Short problem: Locate the line bearing "Recreate this object" in the material below, then reproduce it and each following line up to and including the line bearing "is the front.".

Data section:
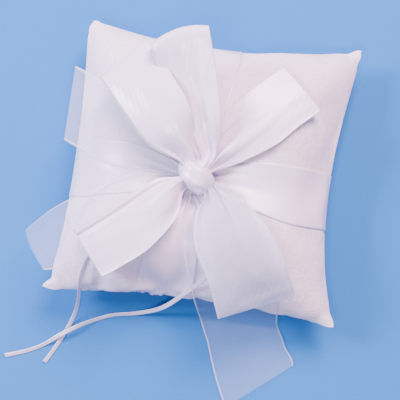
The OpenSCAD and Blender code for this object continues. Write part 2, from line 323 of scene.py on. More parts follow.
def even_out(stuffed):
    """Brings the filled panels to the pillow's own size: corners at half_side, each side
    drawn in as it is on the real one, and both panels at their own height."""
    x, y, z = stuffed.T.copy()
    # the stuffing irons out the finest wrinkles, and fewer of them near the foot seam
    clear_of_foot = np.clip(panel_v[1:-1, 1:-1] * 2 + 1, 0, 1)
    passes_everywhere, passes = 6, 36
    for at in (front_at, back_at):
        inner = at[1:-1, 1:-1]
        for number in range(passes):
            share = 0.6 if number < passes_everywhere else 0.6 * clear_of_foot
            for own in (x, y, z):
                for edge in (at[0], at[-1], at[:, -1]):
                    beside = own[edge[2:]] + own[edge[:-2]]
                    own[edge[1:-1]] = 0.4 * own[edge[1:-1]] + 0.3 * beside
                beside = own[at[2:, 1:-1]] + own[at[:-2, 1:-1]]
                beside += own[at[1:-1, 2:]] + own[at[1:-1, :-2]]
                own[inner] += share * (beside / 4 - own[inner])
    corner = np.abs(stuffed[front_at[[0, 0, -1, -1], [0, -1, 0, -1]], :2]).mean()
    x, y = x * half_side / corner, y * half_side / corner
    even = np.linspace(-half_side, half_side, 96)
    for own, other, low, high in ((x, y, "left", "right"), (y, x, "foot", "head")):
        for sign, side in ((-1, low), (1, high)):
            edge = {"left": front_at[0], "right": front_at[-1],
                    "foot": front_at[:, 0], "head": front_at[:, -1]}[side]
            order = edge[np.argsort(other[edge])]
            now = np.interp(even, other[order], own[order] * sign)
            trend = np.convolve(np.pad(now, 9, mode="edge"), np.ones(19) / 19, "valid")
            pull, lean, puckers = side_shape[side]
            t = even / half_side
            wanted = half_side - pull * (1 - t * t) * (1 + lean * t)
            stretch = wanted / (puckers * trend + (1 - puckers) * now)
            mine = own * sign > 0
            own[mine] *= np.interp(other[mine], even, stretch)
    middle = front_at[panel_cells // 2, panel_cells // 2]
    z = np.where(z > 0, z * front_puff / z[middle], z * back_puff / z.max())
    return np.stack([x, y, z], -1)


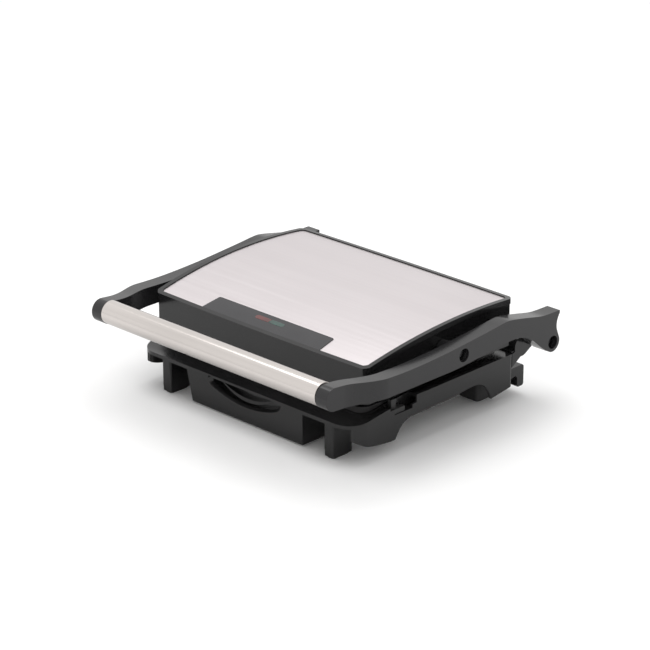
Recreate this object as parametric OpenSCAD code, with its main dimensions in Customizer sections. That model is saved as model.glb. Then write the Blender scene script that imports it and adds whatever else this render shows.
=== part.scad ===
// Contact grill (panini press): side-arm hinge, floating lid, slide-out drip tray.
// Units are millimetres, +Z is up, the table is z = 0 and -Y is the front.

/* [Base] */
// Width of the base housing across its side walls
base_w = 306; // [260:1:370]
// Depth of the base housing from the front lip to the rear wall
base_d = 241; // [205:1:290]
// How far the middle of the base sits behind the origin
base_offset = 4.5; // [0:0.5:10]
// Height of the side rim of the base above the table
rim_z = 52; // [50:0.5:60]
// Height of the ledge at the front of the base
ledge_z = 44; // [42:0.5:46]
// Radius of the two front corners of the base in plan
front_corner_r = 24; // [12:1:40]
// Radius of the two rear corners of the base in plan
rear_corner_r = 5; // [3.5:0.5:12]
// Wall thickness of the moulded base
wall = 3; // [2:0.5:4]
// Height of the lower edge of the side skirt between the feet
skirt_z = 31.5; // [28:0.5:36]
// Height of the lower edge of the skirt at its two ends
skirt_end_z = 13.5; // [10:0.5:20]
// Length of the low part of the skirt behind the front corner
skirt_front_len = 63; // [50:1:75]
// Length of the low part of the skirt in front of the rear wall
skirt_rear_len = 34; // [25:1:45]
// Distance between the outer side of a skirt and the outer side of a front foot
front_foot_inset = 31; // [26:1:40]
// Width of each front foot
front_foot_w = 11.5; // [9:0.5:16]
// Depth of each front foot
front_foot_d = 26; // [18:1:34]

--

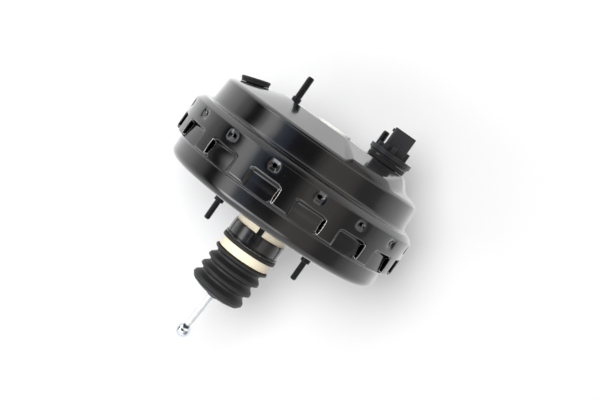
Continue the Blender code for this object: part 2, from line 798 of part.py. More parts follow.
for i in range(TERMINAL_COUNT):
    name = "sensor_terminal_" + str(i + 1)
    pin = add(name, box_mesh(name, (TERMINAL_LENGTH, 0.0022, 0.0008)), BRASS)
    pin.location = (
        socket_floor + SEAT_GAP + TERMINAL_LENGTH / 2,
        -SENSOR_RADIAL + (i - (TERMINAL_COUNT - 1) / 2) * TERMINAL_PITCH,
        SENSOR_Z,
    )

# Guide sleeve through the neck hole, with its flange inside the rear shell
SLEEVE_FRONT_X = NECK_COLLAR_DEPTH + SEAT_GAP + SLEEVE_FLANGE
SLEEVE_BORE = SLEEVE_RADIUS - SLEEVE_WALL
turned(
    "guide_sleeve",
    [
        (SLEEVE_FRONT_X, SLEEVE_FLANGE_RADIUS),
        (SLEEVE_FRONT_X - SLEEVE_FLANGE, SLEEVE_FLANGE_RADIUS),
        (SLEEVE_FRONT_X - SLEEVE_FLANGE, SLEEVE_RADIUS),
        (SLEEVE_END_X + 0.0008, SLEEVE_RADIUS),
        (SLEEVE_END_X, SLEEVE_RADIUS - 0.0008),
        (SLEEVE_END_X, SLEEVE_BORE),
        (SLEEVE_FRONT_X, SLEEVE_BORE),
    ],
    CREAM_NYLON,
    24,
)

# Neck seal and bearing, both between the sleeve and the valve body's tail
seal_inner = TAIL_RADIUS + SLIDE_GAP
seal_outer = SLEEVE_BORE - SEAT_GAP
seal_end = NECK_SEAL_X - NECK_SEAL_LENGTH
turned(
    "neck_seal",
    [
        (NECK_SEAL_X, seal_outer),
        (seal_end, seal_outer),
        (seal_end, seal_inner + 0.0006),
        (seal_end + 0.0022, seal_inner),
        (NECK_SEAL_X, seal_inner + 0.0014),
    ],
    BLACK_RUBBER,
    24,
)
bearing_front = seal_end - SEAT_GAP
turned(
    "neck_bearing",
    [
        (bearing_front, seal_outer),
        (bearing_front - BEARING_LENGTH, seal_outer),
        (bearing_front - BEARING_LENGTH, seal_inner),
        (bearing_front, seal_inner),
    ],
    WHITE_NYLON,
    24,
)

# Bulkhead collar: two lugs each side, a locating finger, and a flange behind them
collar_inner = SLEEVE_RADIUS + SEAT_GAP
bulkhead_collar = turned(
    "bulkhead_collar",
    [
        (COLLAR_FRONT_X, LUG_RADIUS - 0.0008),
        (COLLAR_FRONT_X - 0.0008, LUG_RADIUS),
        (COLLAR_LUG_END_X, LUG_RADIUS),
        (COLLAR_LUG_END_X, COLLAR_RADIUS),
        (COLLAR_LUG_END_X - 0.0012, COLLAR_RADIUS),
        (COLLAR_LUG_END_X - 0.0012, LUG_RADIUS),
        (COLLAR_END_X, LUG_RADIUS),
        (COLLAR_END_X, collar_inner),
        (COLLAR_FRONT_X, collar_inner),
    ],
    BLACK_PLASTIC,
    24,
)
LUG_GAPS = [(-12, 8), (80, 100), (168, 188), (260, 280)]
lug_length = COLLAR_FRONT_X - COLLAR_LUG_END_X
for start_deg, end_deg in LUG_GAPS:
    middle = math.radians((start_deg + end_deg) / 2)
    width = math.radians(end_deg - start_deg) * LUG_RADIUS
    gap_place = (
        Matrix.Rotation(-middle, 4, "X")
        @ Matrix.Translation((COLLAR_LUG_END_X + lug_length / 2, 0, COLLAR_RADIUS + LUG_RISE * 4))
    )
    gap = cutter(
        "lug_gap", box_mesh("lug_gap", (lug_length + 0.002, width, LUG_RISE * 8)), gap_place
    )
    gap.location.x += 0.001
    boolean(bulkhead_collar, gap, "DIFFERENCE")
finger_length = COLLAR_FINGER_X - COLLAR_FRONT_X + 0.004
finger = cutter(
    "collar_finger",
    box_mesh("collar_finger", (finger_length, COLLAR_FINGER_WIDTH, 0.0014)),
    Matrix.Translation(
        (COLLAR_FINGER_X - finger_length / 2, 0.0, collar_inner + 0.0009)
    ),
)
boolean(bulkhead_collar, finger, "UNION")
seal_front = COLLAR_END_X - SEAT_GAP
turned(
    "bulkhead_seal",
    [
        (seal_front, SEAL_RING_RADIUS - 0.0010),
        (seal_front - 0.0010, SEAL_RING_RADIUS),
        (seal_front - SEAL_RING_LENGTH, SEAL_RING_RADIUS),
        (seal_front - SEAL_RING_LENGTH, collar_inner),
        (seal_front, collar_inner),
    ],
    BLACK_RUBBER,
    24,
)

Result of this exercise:
Recreate this object as parametric OpenSCAD code, with its main dimensions in Customizer sections. That model is saved as model.glb. Then write the Blender scene script that imports it and adds whatever else this render shows.
=== part.scad ===
// Contact grill (panini press): side-arm hinge, floating lid, slide-out drip tray.
// Units are millimetres, +Z is up, the table is z = 0 and -Y is the front.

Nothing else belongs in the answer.